Un anno e mezzo fa la Svezia era stata oggetto di rabbiose manifestazioni in numerosi Paesi islamici, e la Turchia aveva perfino messo in dubbio la sua disponibilità a dare parere favorevole per l'ingresso di Stoccolma nella Nato. Tutto questo perché le autorità svedesi avevano consentito a un manifestante, in nome della libertà di espressione, di bruciare una copia del Corano davanti a una moschea della capitale. Quel manifestante era un giovane immigrato iracheno, si chiamava Salwan Momika, e ieri è stato assassinato a colpi d'arma da fuoco in casa sua a Soedertaelje, un sobborgo di Stoccolma.
Cinque persone sono state arrestate per l'omicidio di Momika, e secondo la prassi scandinava la polizia si mantiene più che abbottonata. Non si sa chi siano questi cinque, e nessuno parla degli sviluppi delle indagini, ma una cosa è certa: il caso è lungi dal venire trattato come un episodio di criminalità comune. Lo stesso capo del governo svedese, Ulf Kristersson, ha dato la misura della gravità dell'accaduto e della serietà con cui il governo lo sta seguendo, intervenendo di persona in conferenza stampa. Kristersson ha dichiarato che viene presa in seria considerazione la possibilità dell'intervento di una potenza straniera in questo assassinio. Per questa ragione, i servizi di sicurezza svedesi saranno coinvolti nelle investigazioni.
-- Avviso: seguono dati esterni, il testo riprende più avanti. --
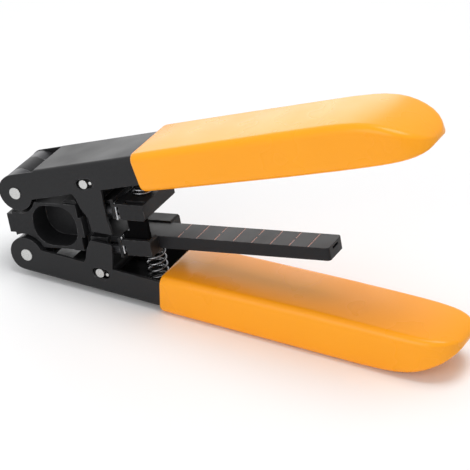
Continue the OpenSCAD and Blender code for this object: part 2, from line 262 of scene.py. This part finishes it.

La lista dei Paesi e delle entità straniere che potrebbero aver voluto la morte di Momika e aver attuato il suo assassinio in Svezia è, almeno potenzialmente, lunga. In questa fase, però, si possono solo fare delle ipotesi. Se è vero che la collera dei musulmani era esplosa in decine di Paesi dopo la sua azione provocatoria, lo è altrettanto che alcuni Paesi sono più sospettabili di aver armato gli assassini. Va ricordato per esempio che il giovane ucciso ieri veniva dall'Irak, dove non mancano movimenti estremisti islamici, sciiti ma anche sunniti, che considerano l'attivismo anti islamico una vergogna da lavare con il sangue: nel giugno del '23, dopo che Momika aveva bruciato il Corano a Stoccolma, una folla furiosa aveva fatto irruzione nell'ambasciata svedese a Bagdad, pretendendo l'espulsione dell'ambasciatore. Ma anche Paesi come l'Iran, con la sua sinistra tradizione di emettere delle fatwa (verdetti religiosi con la valenza di un ordine ad agire anche all'estero) a carico di responsabili di blasfemia o apostasia dell'islam, o il Pakistan in cui si sono verificati casi drammatici di persecuzioni contro la minoranza cristiana che vive in quel Paese, sono meritevoli di attenzione. Senza dimenticare che il capo ceceno Ramzan Kadyrov aveva a suo tempo dichiarato che, una volta concluso l'impegno militare a fianco della Russia contro l'Ucraina, si sarebbe «dedicato» ai nemici dell'islam in giro per il mondo.
Salwan Momika era sempre stato considerato un problema dalle autorità svedesi. Un attivista anti islamico le cui dichiarazioni, potenzialmente incendiarie come le sue azioni iconoclastiche, venivano tollerate in virtù dell'alto grado di protezione che la Costituzione svedese garantisce alla libertà di espressione individuale. In Svezia, inoltre, non esiste una legge contro la blasfemia, ed è lecito criticare anche aspramente in pubblico qualsiasi religione.
Si ricorda che Momika aveva detto una volta che «il Corano dovrebbe essere bandito in tutto il mondo a causa dei pericoli che comporta per la democrazia, l'etica, i valori umanitari e diritti delle donne: semplicemente, non è adatto al nostro tempo». Qualcuno ha ritenuto che avesse passato il segno, e ora bisognerà scoprire da dove è venuto l'ordine di chiudergli la bocca per sempre.